Again, the main reason why this is proposed as a platform API is to allow browsers to spin up only one thread for tasklets of different sites (something that is not possible with WebWorkers). Additionally I could see fast-paths being added for certain types that get passed around from Tasklets to other threads.


#30

That is a good point.

I have to admit I am hesitant to add a special function for constructing objects as it also strays away from normal JS, but I do see the necessity. I am wondering if that needs to be baked in the API.

I have turned your question/suggestion into an issue on the repo, as I don’t have a good answer myself right now.


#31

Generally I am against any spec that can be implemented in user space. Why not focus on something that isn’t already possible, rather than something that can be done already, even if it takes a small framework?

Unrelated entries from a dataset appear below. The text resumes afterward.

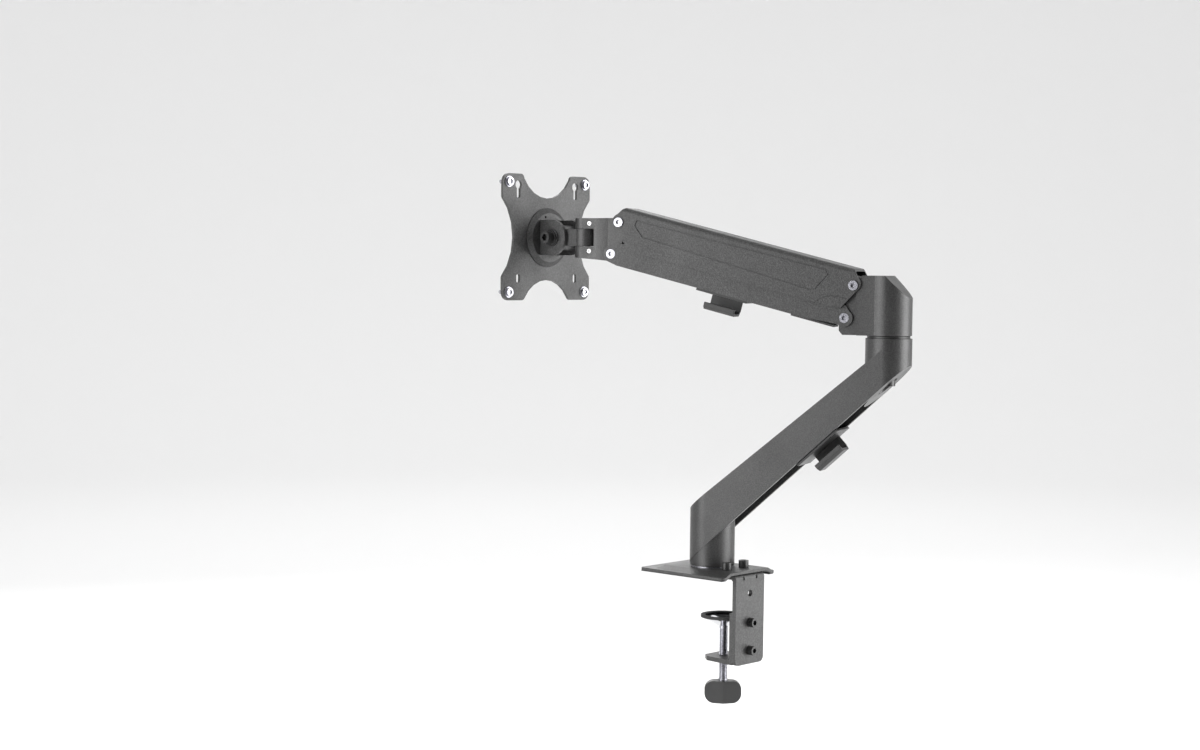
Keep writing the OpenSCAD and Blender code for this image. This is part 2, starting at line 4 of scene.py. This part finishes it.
import bmesh
import bpy
from mathutils import Matrix, Vector


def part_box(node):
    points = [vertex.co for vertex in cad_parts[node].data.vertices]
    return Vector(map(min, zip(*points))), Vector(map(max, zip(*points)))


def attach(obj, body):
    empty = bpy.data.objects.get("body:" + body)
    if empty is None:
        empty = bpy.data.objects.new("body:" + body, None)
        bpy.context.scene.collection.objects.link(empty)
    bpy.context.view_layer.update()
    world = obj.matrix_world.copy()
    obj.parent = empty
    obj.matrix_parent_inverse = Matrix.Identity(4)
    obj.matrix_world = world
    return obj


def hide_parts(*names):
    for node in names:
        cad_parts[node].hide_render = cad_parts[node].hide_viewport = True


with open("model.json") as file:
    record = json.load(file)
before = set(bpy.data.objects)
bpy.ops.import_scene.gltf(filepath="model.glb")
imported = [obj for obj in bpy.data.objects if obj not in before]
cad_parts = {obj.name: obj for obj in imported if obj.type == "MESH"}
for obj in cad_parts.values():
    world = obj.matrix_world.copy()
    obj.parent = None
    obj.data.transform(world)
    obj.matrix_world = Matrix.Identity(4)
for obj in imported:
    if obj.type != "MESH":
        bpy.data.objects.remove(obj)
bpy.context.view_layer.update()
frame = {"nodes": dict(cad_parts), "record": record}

MM = 0.001


# ---------- shared helpers ----------
def link(obj):
    bpy.context.scene.collection.objects.link(obj)


def mesh_object(name, edit, material):
    """Turns an edit mesh into an object in the scene, with one material."""
    mesh = bpy.data.meshes.new(name)
    edit.to_mesh(mesh)
    edit.free()
    mesh.materials.append(material)
    obj = bpy.data.objects.new(name, mesh)
    link(obj)
    return obj


def on_circle(radius, turn):
    """A point in plan at this radius, turn being its share of a full circle from +X towards +Y."""
    angle = 2 * math.pi * turn
    return radius * math.cos(angle), radius * math.sin(angle)


def around(azimuth, distance, height):
    """A place round the object, its azimuth in degrees from +X towards +Y."""
    return *on_circle(distance, azimuth / 360), height


def skin_rings(edit, rings, steps):
    """Joins each ring of corners to the next with smooth faces. A ring of one corner closes an end."""
    for low, high in zip(rings, rings[1:]):
        for i in range(steps):
            j = (i + 1) % steps
            corners = [low[i % len(low)], low[j % len(low)], high[j % len(high)], high[i % len(high)]]
            edit.faces.new(list(dict.fromkeys(corners))).smooth = True


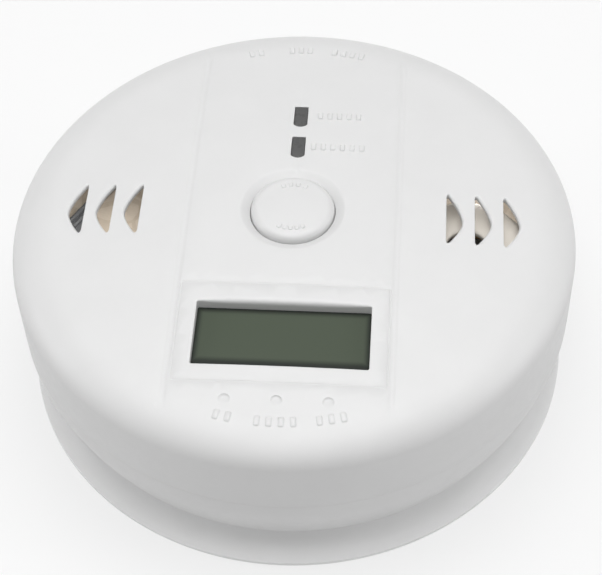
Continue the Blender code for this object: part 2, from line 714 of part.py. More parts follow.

On what basis do you think tasklets will actually change this? If the real problem is something else - e.g. the fact async code is just harder to reason about in general - then tasklets won’t necessarily fix that problem, either. Another way of approaching that same issue would be for Google to develop an official web worker framework that does it, then use Google’s considerable developer evangelism resources to promote it. Specs aren’t the way to solve every problem!

Maybe it’s not even a problem - what if most websites just don’t need to do a lot of background processing?

Is this really out of the question for web workers? Why can’t web workers from two different origins share a thread, particularly if one is from a page in the background?